:: EXERCISE OBJECTIVE ::
Every record must be written out once more, with nothing added or omitted.

:: LISTING ::
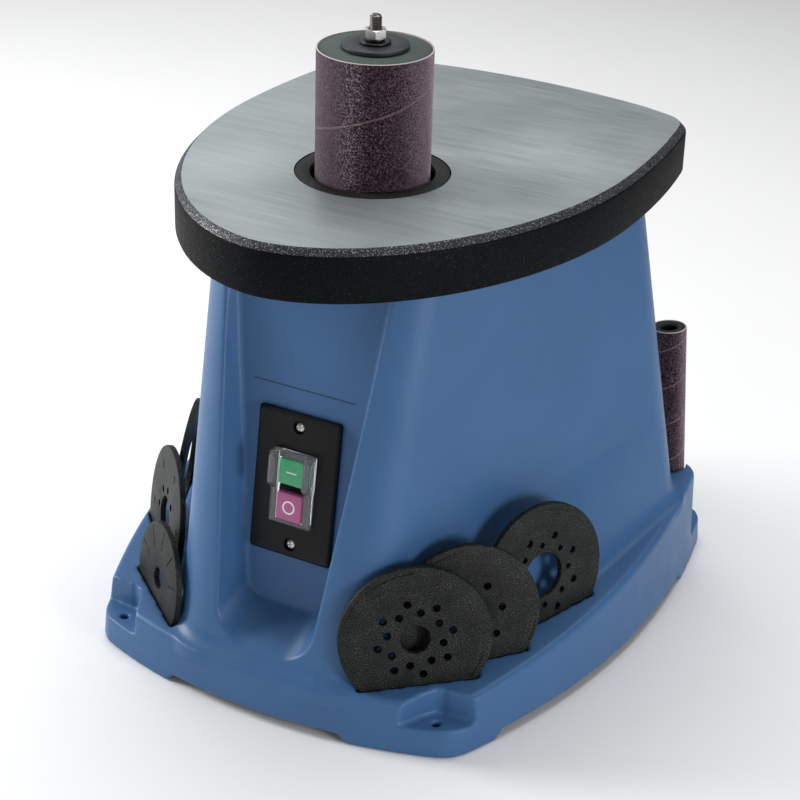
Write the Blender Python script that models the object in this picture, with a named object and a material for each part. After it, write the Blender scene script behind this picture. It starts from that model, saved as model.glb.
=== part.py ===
"""Oscillating spindle sander, as an assembly of separate parts.

Lengths below are in millimetres and become metres when a mesh is made. Every position is
counted from the spindle's axis (x and y) and from the ground (z); +X is the machine's right,
-Y its front. The empty "machine" carries everything and puts the base's middle on the origin.
"""

import math

import bmesh
import bpy
from mathutils import Matrix, Vector

MM = 0.001

# Driving dimensions
SPINDLE_Y = -45.75         # the spindle's axis, in front of the middle of the base
TABLE_TOP = 340.0
TABLE_RIM = 35.5           # height of the table's edge
TABLE_PLATE = 9.0
TABLE_BEVEL = 4.5
DECK_TOP = 324.5           # top of the housing, inside the table's skirt
WALL = 3.5                 # thickness of the moulded housing
DRUM_RADIUS = 38.0         # outside of the abrasive sleeve on the spindle
SLEEVE_LENGTH = 120.0
SLEEVE_TOP = 423.6
SLEEVE_SKIN = 1.0
INSERT_RADIUS = 51.1
INSERT_THICK = 4.0
NESTED_RADIUS = 39.7       # the small insert, which fits inside the drum insert's hole
STROKE = 16.0              # how far the spindle travels up and down
FIT = 0.3                  # gap between touching pieces

BASE_FRONT = -154.8        # bottom edge of the base, on the middle line
BASE_REAR = 246.0
BASE_SIDE = 186.4          # half the base's width, at BASE_WIDEST
BASE_WIDEST = 85.0
FOOT_RISE = 6.0            # the edge between the feet stands this far off the ground
FLANGE_AT_AXIS = 52.1      # the base's top face is a plane that rises to the rear
FLANGE_SLOPE = 0.12
BASE_DRAFT = 4.0

BODY_LEVELS = (75.0, 122.0, 170.0)     # heights of the housing's middle sections
LEAN_FRONT = 0.2276        # y over z of the housing's front face
LEAN_PANEL = 0.1407        # y over z of the recessed panel
PANEL_AT_TOP = -66.1       # y of the panel's plane at the table's top
PANEL_HEIGHT = 148.5       # z of the switch plate's middle
PLATE_SCREWS = ((0.5, 41.7), (0.5, -41.7))

# Storage slots for the inserts: middle of the mouth (x, y), bearing of its face, length, depth.
SLOTS = (
    ((102.3, -110.8), -53.0, 98.0, 20.4),
    ((127.0, -70.9), -45.0, 104.0, 20.4),
    ((149.7, -7.0), -24.0, 94.0, 20.6),
    ((-102.3, -110.8), 233.0, 98.0, 26.4),
    ((-126.3, -67.4), 225.0, 108.0, 26.0),
    ((-154.0, -4.1), 204.0, 97.0, 25.5),
)
SLOT_WIDTH = 6.4
SLOT_LEAN = math.radians(8.0)

# Wells for the spare drums: (x, y), radius of the sleeve. They lean inwards towards the top.
SPARES = ((148.8, 198.4, 13.0), (-128.0, 208.0, 19.0))
SPARE_LEAN = math.radians(4.3)
WELL_DEPTH = 10.5

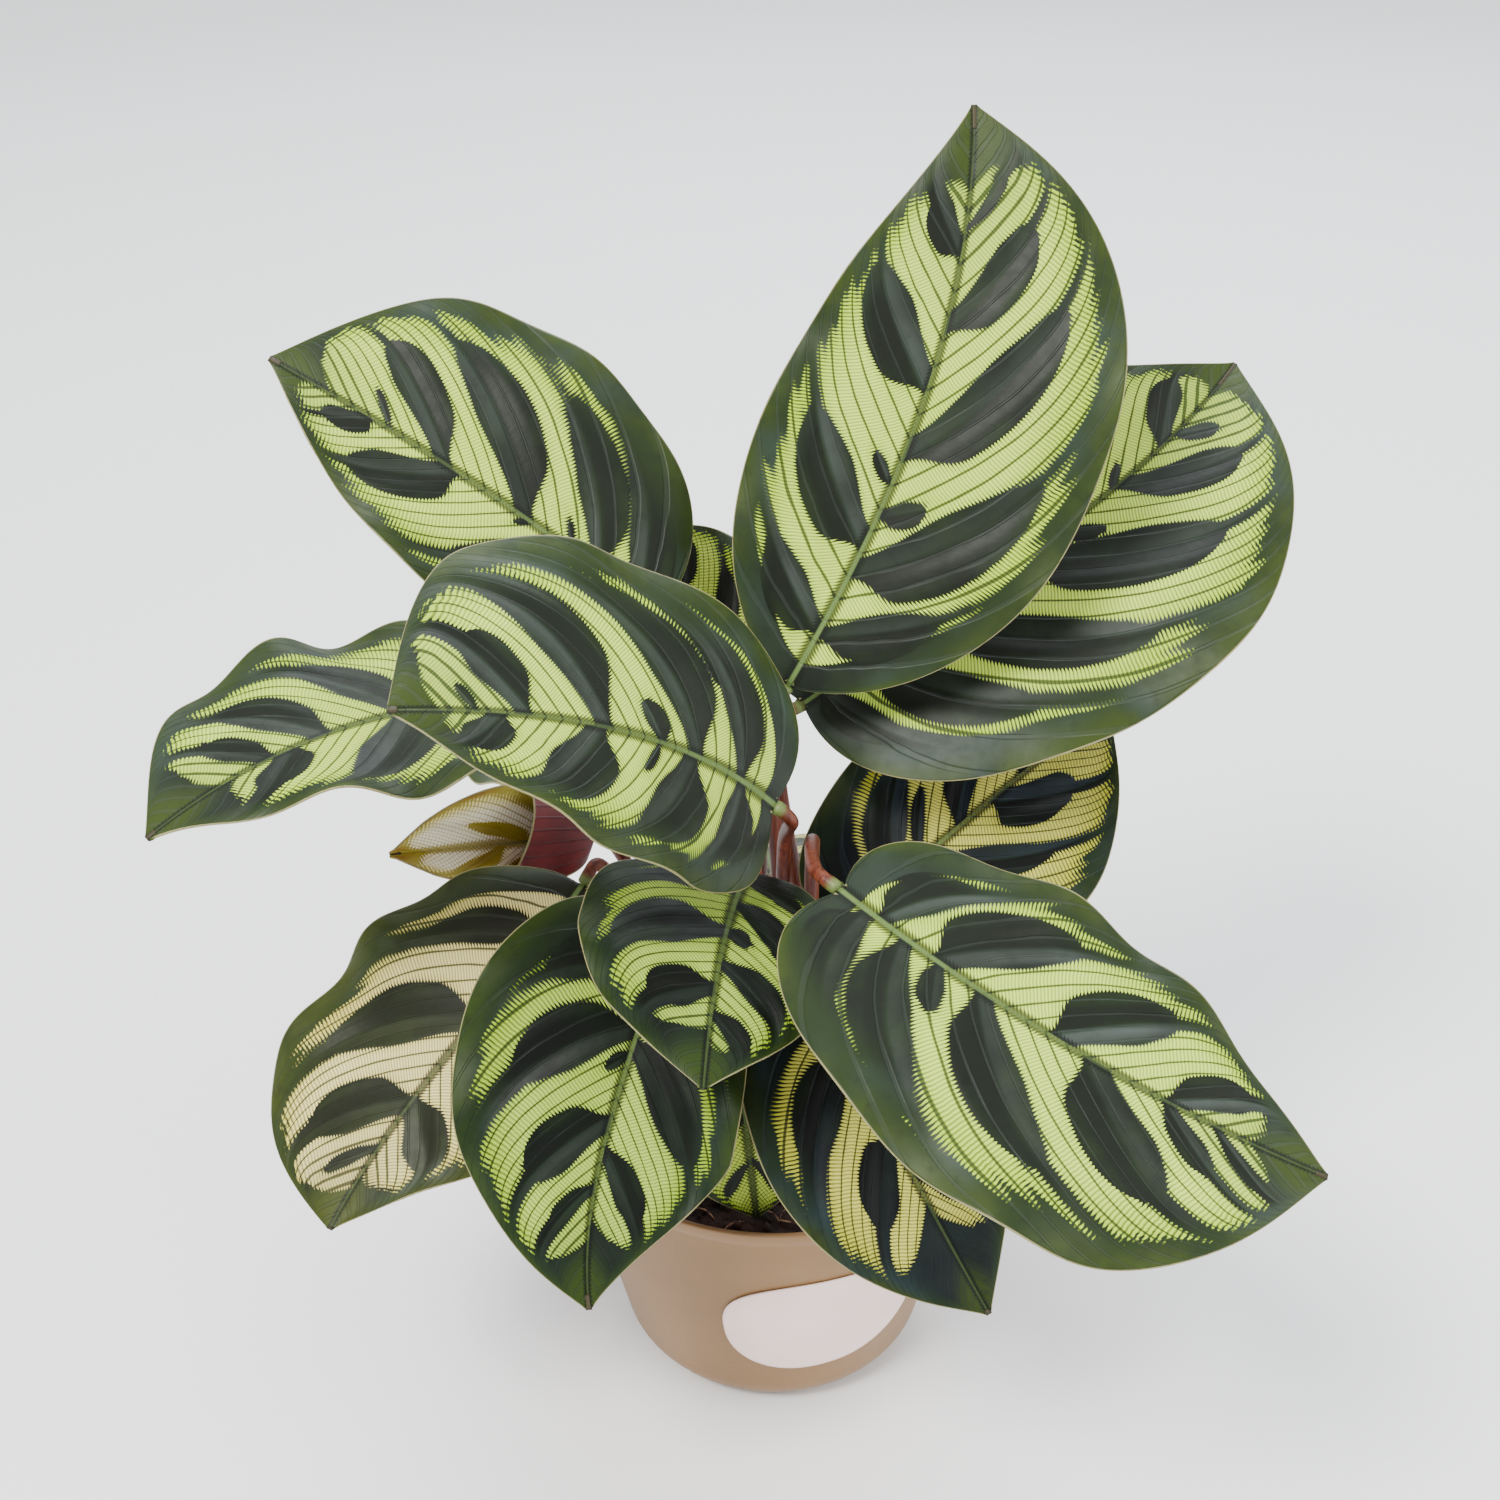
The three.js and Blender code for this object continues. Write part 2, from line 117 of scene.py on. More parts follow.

:: EXERCISE ANSWER ::
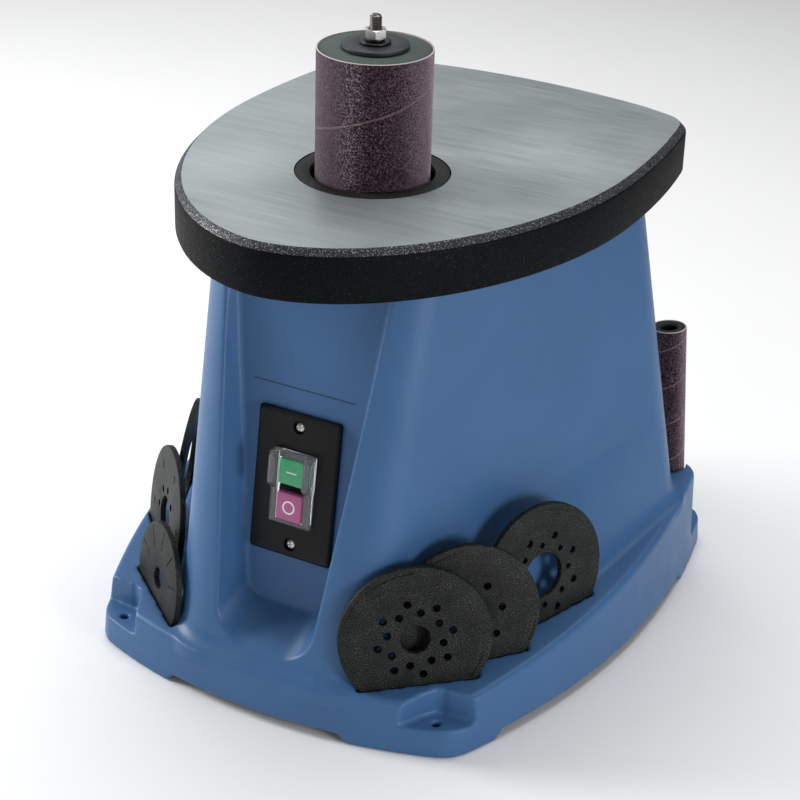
Write the Blender Python script that models the object in this picture, with a named object and a material for each part. After it, write the Blender scene script behind this picture. It starts from that model, saved as model.glb.
=== part.py ===
"""Oscillating spindle sander, as an assembly of separate parts.

Lengths below are in millimetres and become metres when a mesh is made. Every position is
counted from the spindle's axis (x and y) and from the ground (z); +X is the machine's right,
-Y its front. The empty "machine" carries everything and puts the base's middle on the origin.
"""

import math

import bmesh
import bpy
from mathutils import Matrix, Vector

MM = 0.001

# Driving dimensions
SPINDLE_Y = -45.75         # the spindle's axis, in front of the middle of the base
TABLE_TOP = 340.0
TABLE_RIM = 35.5           # height of the table's edge
TABLE_PLATE = 9.0
TABLE_BEVEL = 4.5
DECK_TOP = 324.5           # top of the housing, inside the table's skirt
WALL = 3.5                 # thickness of the moulded housing
DRUM_RADIUS = 38.0         # outside of the abrasive sleeve on the spindle
SLEEVE_LENGTH = 120.0
SLEEVE_TOP = 423.6
SLEEVE_SKIN = 1.0
INSERT_RADIUS = 51.1
INSERT_THICK = 4.0
NESTED_RADIUS = 39.7       # the small insert, which fits inside the drum insert's hole
STROKE = 16.0              # how far the spindle travels up and down
FIT = 0.3                  # gap between touching pieces

BASE_FRONT = -154.8        # bottom edge of the base, on the middle line
BASE_REAR = 246.0
BASE_SIDE = 186.4          # half the base's width, at BASE_WIDEST
BASE_WIDEST = 85.0
FOOT_RISE = 6.0            # the edge between the feet stands this far off the ground
FLANGE_AT_AXIS = 52.1      # the base's top face is a plane that rises to the rear
FLANGE_SLOPE = 0.12
BASE_DRAFT = 4.0

BODY_LEVELS = (75.0, 122.0, 170.0)     # heights of the housing's middle sections
LEAN_FRONT = 0.2276        # y over z of the housing's front face
LEAN_PANEL = 0.1407        # y over z of the recessed panel
PANEL_AT_TOP = -66.1       # y of the panel's plane at the table's top
PANEL_HEIGHT = 148.5       # z of the switch plate's middle
PLATE_SCREWS = ((0.5, 41.7), (0.5, -41.7))

# Storage slots for the inserts: middle of the mouth (x, y), bearing of its face, length, depth.
SLOTS = (
    ((102.3, -110.8), -53.0, 98.0, 20.4),
    ((127.0, -70.9), -45.0, 104.0, 20.4),
    ((149.7, -7.0), -24.0, 94.0, 20.6),
    ((-102.3, -110.8), 233.0, 98.0, 26.4),
    ((-126.3, -67.4), 225.0, 108.0, 26.0),
    ((-154.0, -4.1), 204.0, 97.0, 25.5),
)
SLOT_WIDTH = 6.4
SLOT_LEAN = math.radians(8.0)

# Wells for the spare drums: (x, y), radius of the sleeve. They lean inwards towards the top.
SPARES = ((148.8, 198.4, 13.0), (-128.0, 208.0, 19.0))
SPARE_LEAN = math.radians(4.3)
WELL_DEPTH = 10.5

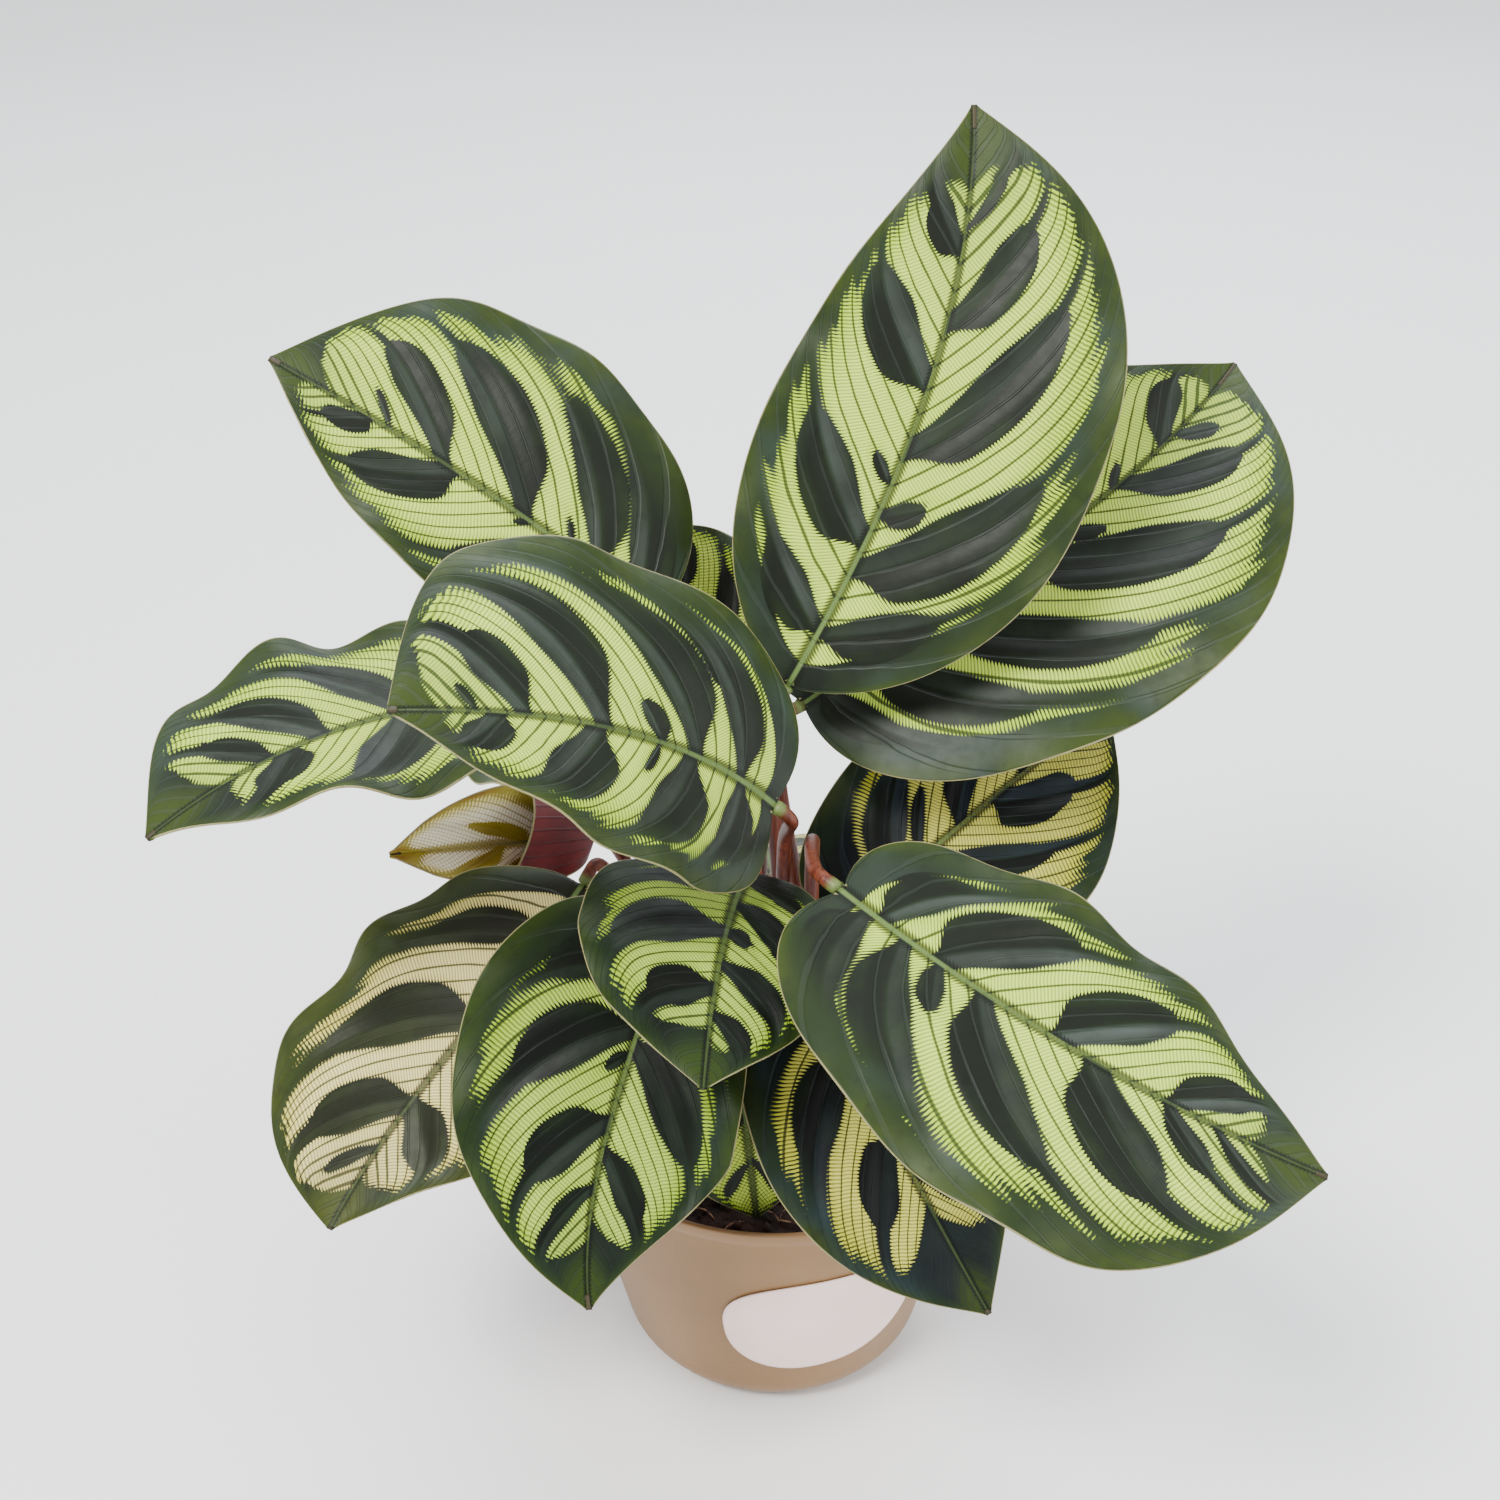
The three.js and Blender code for this object continues. Write part 2, from line 117 of scene.py on. More parts follow.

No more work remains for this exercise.